A longa relação começou a ser abalada após a eleição de Jair Bolsonaro. Terra virou ministro da Cidadania em 2019. Beltrame acabou indo trabalhar com um desafeto do bolsonarismo, o governador paraense, Helder Barbalho, aliado do ex-presidente Luiz Inácio Lula da Silva e duas vezes ministro de Dilma Rousseff. Levou junto Cassol, que ganhou cargo de direção na secretaria. Logo, Beltrame foi ungido presidente do Conselho dos Secretários de Saúde (Conass) e bateu de frente com o antigo parceiro e correligionário, Terra. A cisão aconteceu ante a visão oposta de ambos sobre como lidar com a maior emergência sanitária já registrada no Brasil.
Enquanto Bolsonaro classificava a covid-19 como "gripezinha", Beltrame, alinhado aos colegas dos Estados, clamava por providências federais contra a pandemia. Do outro lado, Terra se tornou aliado ferrenho do presidente, crítico do distanciamento social.
O afastamento entre os dois gaúchos chegou ao auge em 15 de maio. Naquele dia, em que o Brasil registrou 14 mil mortes pelo coronavírus, a revista Veja noticiou: "Beltrame prevê uma crise com o Ministério da Saúde se Terra virar ministro".

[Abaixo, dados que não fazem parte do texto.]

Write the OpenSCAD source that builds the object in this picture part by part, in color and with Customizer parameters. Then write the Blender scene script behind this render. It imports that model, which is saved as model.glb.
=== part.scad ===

— Osmar adotou uma postura negacionista no início da pandemia. Previu que a covid-19 se comportaria como a H1N1, que causaria poucas mortes. Chegou a dizer que no máximo atingiria 700 óbitos, depois ajustados para 2 mil. A realidade que se apresenta no país fala por si só e dispensa comentários. Ele também é contra o isolamento social, na contramão do mundo inteiro. Me manifestei à Veja não contra o amigo Osmar, mas contra suas posições — resume Beltrame.
Terra, procurado pela reportagem, não quis falar sobre o assunto. Gabbardo, que mantém amizade com os dois, também prefere não se pronunciar. Tanto Terra quanto Gabbardo não são investigados nos casos dos quais Beltrame é alvo.